Reviewing the appendix of Quantum Money from Knots by Farhi, Gosset, Hassidim, Lutomirski, and Shor, the authors provide a finite, doubly-stochastic Markov chain, where transitions act on grid diagrams.
Thus, the limiting distribution of their chain applied (classically) to a given grid diagram representing the unknot is uniform, and one of the states would be a canonical $2\times 2$ unknot.
In order to keep the Markov chain finite, they have a security parameter $\bar{D}$ and declare that two grid diagrams $G_1$ and $G_2$ don't represent the same knot/link if all sequence of moves from $G_1$ to $G_2$ require transitioning to a grid of size $d\gt 2\bar{D}$.

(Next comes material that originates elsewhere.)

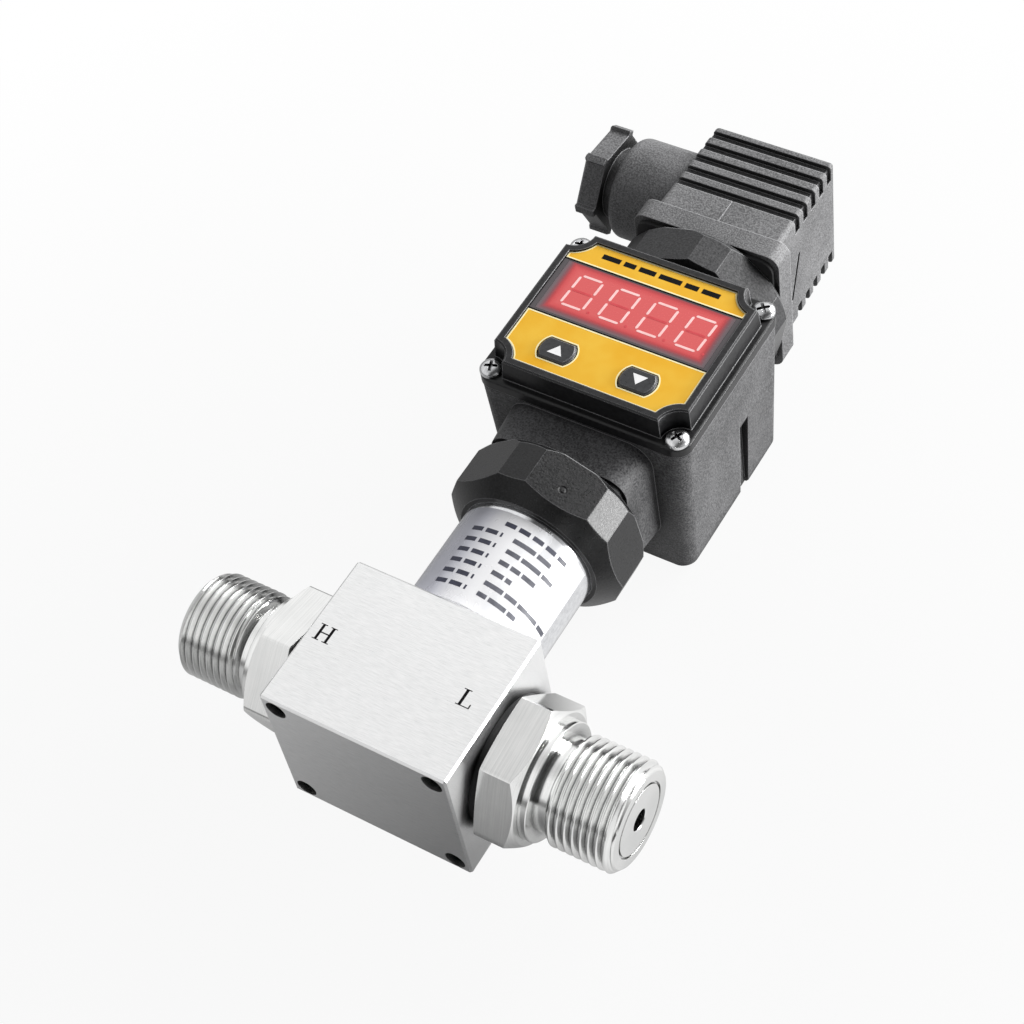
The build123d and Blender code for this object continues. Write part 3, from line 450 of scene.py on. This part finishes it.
BLACK_CASE = moulded_plastic(
    "case_black", srgb(56, 56, 57), srgb(114, 114, 115),
    grain_scale=2600.0, relief=1.0, rough=(0.42, 0.6), gloss=0.25,
    edge_highlight_color=srgb(176, 176, 178), edge_highlight_share=0.7, crevice_shade=srgb(8, 8, 9),
)
BLACK_PLUG = moulded_plastic(
    "plug_black", srgb(70, 70, 71), srgb(130, 130, 131),
    grain_scale=3000.0, relief=1.0, rough=(0.42, 0.6),
    edge_highlight_color=srgb(186, 186, 188), edge_highlight_share=0.75, crevice_shade=srgb(8, 8, 9),
)
BLACK_SMOOTH = moulded_plastic(
    "smooth_black", srgb(28, 28, 29), srgb(42, 42, 43),
    grain_scale=1400.0, relief=0.14, rough=(0.28, 0.38), gloss=0.3,
    edge_highlight_color=srgb(170, 170, 172), edge_highlight_share=0.85, crevice_shade=srgb(6, 6, 7),
)
# Painted shade: the lower base is a darker copy of the base plastic, for the shade that falls on
# it.
LOWER_BASE_SHADED = moulded_plastic(
    "lower_base_painted_shade", srgb(14, 14, 15), srgb(34, 34, 35),
    grain_scale=2600.0, relief=0.3, rough=(0.26, 0.36), gloss=0.35, gate=GATE_PLACE,
    edge_highlight_color=srgb(186, 186, 188), edge_highlight_share=0.8, crevice_shade=srgb(4, 4, 5),
)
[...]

As I understand their quantum verification protocol, given a superposition of grid diagrams $\tilde{G}$, all with the same Alexander polynomial, their quantum-computer enabled merchant randomly apply $O(\textrm{poly}\:\bar{D})$ cyclic permutations, transpositions, stabilizations, and destabilizations to each state, if she can, to generate a "new" superposition of grid diagrams $G$. The verification succeeds only if $\tilde{G}=G$; by the no-cloning theorem, such superpositions cannot be easily forged.
In order to show the chain is doubly-stochastic, they note that cyclic permutations are invertable. Transpositions that are allowed are invertable, and similarly stabilizations and destabilizations. Stabilizations increase the grid number $d$, whereas destabilizations decrease the grid number $d$. For reasons similar to Theo's comment, a stabilization move is more likely to be done than a destabilization move; however, because of the way they uniformly choose their moves, any move that increases $d$ to more than $2\bar{D}$ won't be done. Thus, they (or rather their quantum verification algorithm) simply walks along the space of all grid diagrams equivalent to $G$ that are less than or equal to $2\bar{D}\times 2\bar{D}$ in size.
Thinking classically, and, rather than applying the quantum algorithm to a superposition of states, only applying their same Markov chain to a single grid diagram $G$ of grid number $\bar{D}$ which represents the unknot, the stable distribution will be uniform over every grid diagram equivalent to $G$ having a grid number less than or equal to $2\bar{D}$.
(They also require a weighting index $i$ of the grid diagram, because they would like the grid dimension $d$ in their superposition of grid diagrams to be centered around $\bar{D}$. Thus, they let $i$ be appropriately normally distributed, and their stable distribution is uniform over pairs $(G,i)$.)
Farhi, Gosset, Hassidim, Lutomirski, and Shor note that, for most knots, the security of their quantum money depends on the mixing time of their Markov chain being polynomial in $\bar{D}$. I think Lackenby's A polynomial upper bound on Reidemeister moves results, mentioned in the comments, suggest that the unknot in particular would mix in polynomial time. Accordingly, if the given knot is the unknot, it may take an exponentially long time to walk along this space (the hitting time may be exponential), but a $2\times 2$ grid diagram representing the unknot should eventually be reached.